Output exactly the lines that run from the line containing "# blank label plate on the right flank" through the line containing "obj.parent = empty", with both ends included.

-- begin --

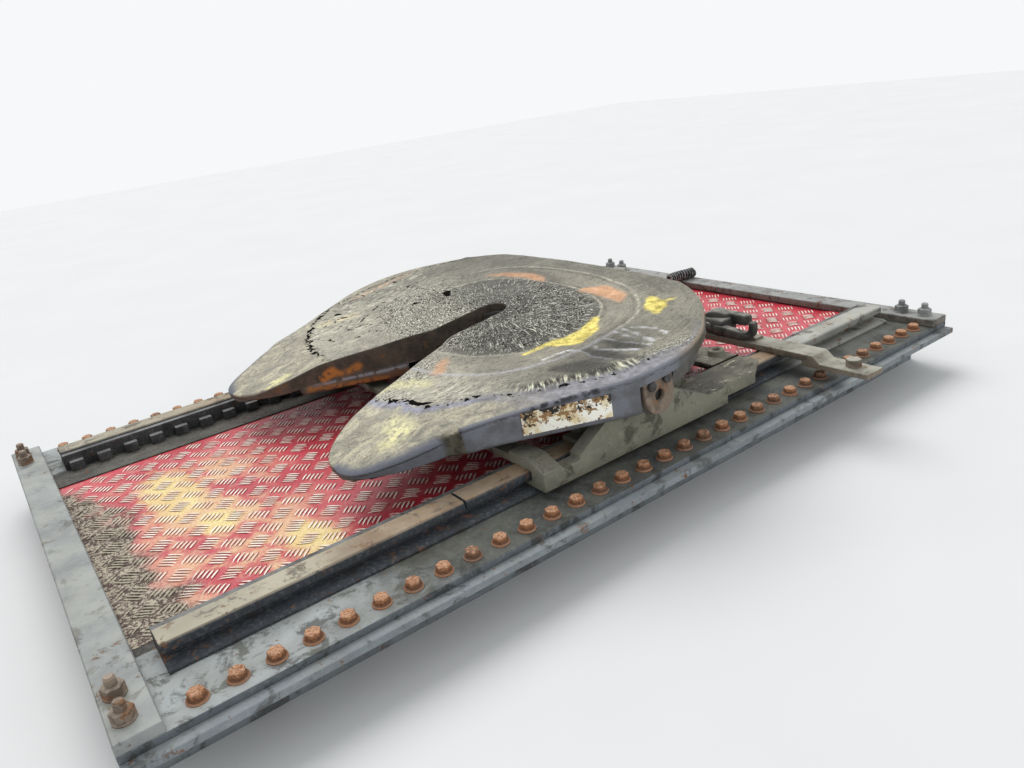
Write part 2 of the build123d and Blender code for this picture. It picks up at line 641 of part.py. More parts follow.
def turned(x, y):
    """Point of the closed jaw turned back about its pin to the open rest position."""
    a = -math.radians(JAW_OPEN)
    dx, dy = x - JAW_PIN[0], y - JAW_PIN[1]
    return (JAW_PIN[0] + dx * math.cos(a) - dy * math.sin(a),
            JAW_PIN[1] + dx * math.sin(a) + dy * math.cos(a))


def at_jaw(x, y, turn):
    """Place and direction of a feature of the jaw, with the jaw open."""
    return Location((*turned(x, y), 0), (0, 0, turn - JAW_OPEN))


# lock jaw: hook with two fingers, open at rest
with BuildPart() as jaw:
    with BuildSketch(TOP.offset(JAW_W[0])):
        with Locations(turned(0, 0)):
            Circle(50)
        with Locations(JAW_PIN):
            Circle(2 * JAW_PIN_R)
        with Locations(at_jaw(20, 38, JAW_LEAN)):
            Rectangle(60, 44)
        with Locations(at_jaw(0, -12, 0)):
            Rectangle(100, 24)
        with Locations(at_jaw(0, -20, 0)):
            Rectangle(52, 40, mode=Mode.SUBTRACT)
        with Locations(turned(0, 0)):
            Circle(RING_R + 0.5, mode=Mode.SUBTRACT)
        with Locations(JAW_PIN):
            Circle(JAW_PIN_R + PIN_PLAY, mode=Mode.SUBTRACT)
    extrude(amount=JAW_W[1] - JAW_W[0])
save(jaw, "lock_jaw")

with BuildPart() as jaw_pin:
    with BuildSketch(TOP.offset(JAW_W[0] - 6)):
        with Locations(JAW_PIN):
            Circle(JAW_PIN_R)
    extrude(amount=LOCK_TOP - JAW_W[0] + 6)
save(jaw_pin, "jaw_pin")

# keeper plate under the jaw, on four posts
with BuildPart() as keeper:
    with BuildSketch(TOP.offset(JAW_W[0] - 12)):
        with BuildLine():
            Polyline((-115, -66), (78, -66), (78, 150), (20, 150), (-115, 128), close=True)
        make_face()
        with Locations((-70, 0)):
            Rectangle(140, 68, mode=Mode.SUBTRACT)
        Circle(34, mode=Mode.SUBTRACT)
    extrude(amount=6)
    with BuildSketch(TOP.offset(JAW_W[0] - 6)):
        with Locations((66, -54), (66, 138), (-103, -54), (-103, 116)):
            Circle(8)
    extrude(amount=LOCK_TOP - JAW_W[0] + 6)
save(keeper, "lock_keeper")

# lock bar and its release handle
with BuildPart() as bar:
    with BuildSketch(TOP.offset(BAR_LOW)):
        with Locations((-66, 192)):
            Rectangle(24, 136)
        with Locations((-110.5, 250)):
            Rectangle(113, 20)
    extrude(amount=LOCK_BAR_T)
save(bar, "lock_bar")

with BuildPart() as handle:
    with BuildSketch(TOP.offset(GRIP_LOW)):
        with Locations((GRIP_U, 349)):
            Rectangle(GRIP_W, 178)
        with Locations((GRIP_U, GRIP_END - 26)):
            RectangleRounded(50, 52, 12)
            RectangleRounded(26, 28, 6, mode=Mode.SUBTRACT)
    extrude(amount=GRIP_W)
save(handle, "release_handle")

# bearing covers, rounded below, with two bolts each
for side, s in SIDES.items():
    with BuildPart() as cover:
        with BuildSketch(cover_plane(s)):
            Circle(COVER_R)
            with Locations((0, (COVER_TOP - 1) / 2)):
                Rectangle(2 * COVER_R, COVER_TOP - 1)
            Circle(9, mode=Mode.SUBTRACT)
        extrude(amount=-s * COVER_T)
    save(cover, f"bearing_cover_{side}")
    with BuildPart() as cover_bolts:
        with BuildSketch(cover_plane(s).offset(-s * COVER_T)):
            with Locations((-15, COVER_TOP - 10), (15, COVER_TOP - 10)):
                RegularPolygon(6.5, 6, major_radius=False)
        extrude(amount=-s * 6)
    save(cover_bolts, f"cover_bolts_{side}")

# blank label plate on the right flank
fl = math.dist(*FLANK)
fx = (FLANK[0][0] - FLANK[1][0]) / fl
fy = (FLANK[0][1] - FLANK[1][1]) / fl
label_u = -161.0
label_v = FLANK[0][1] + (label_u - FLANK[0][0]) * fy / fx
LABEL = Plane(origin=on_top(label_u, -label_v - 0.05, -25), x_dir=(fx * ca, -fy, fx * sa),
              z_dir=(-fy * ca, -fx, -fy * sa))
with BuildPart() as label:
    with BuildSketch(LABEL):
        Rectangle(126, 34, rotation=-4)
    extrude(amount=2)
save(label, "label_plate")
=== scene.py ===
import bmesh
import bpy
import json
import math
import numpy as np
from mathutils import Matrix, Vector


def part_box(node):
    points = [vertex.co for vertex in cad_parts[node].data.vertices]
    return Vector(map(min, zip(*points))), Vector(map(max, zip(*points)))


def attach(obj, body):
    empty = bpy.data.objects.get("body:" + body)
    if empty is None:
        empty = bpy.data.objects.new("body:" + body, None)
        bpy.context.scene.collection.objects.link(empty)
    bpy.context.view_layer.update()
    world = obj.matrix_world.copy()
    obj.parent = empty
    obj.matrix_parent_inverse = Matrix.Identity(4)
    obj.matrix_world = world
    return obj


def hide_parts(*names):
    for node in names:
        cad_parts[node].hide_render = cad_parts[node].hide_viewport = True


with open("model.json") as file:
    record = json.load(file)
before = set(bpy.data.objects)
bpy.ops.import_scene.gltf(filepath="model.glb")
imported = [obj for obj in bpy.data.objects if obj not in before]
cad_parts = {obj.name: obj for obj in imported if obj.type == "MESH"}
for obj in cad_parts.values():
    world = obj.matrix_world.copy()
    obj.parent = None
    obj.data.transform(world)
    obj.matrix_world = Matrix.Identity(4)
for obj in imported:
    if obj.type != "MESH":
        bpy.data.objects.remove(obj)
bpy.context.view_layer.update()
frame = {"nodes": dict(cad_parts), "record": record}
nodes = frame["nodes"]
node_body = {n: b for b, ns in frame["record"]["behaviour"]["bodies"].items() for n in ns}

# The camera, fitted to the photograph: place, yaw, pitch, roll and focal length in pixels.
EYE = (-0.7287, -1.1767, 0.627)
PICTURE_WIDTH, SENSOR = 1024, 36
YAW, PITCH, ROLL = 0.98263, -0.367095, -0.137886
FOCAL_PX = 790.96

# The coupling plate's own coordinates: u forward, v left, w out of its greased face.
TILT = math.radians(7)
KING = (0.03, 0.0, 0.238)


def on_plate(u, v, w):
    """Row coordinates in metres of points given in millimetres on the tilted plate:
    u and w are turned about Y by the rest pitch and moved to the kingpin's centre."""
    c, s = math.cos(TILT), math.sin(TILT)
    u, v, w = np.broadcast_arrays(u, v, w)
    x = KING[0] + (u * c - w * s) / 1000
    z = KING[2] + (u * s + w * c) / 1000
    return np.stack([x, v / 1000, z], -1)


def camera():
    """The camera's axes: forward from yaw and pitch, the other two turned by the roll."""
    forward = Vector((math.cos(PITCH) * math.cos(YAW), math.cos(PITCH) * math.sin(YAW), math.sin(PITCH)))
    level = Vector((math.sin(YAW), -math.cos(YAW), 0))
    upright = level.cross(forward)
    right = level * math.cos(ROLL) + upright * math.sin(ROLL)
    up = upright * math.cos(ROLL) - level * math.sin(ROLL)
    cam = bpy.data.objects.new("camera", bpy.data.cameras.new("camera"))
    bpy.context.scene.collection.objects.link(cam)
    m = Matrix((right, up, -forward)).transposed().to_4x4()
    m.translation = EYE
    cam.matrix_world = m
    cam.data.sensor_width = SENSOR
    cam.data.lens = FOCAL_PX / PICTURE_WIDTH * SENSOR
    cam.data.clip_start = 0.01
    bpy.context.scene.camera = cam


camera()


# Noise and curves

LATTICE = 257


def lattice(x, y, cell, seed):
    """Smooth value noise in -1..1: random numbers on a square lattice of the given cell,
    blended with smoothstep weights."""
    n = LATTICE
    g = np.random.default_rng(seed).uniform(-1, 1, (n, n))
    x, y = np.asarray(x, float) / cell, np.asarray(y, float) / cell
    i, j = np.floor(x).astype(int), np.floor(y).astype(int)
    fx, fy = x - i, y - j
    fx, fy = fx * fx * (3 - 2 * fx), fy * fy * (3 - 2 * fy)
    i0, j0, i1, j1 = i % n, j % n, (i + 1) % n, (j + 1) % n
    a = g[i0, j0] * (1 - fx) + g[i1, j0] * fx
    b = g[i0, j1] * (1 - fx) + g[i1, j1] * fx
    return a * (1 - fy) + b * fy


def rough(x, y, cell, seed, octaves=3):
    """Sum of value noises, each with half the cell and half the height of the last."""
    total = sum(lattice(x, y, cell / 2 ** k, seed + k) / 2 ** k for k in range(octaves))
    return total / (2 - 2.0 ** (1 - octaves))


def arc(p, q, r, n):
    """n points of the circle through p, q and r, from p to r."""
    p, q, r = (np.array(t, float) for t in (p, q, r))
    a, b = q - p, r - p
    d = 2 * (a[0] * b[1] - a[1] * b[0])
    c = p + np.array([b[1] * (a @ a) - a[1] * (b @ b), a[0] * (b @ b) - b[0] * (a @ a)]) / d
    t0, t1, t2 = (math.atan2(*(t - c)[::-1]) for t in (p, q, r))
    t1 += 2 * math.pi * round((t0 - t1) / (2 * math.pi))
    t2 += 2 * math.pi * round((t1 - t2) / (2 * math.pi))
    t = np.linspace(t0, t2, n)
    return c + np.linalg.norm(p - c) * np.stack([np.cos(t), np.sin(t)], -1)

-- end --

Answer to the exercise
# blank label plate on the right flank
fl = math.dist(*FLANK)
fx = (FLANK[0][0] - FLANK[1][0]) / fl
fy = (FLANK[0][1] - FLANK[1][1]) / fl
label_u = -161.0
label_v = FLANK[0][1] + (label_u - FLANK[0][0]) * fy / fx
LABEL = Plane(origin=on_top(label_u, -label_v - 0.05, -25), x_dir=(fx * ca, -fy, fx * sa),
              z_dir=(-fy * ca, -fx, -fy * sa))
with BuildPart() as label:
    with BuildSketch(LABEL):
        Rectangle(126, 34, rotation=-4)
    extrude(amount=2)
save(label, "label_plate")
=== scene.py ===
import bmesh
import bpy
import json
import math
import numpy as np
from mathutils import Matrix, Vector


def part_box(node):
    points = [vertex.co for vertex in cad_parts[node].data.vertices]
    return Vector(map(min, zip(*points))), Vector(map(max, zip(*points)))


def attach(obj, body):
    empty = bpy.data.objects.get("body:" + body)
    if empty is None:
        empty = bpy.data.objects.new("body:" + body, None)
        bpy.context.scene.collection.objects.link(empty)
    bpy.context.view_layer.update()
    world = obj.matrix_world.copy()
    obj.parent = empty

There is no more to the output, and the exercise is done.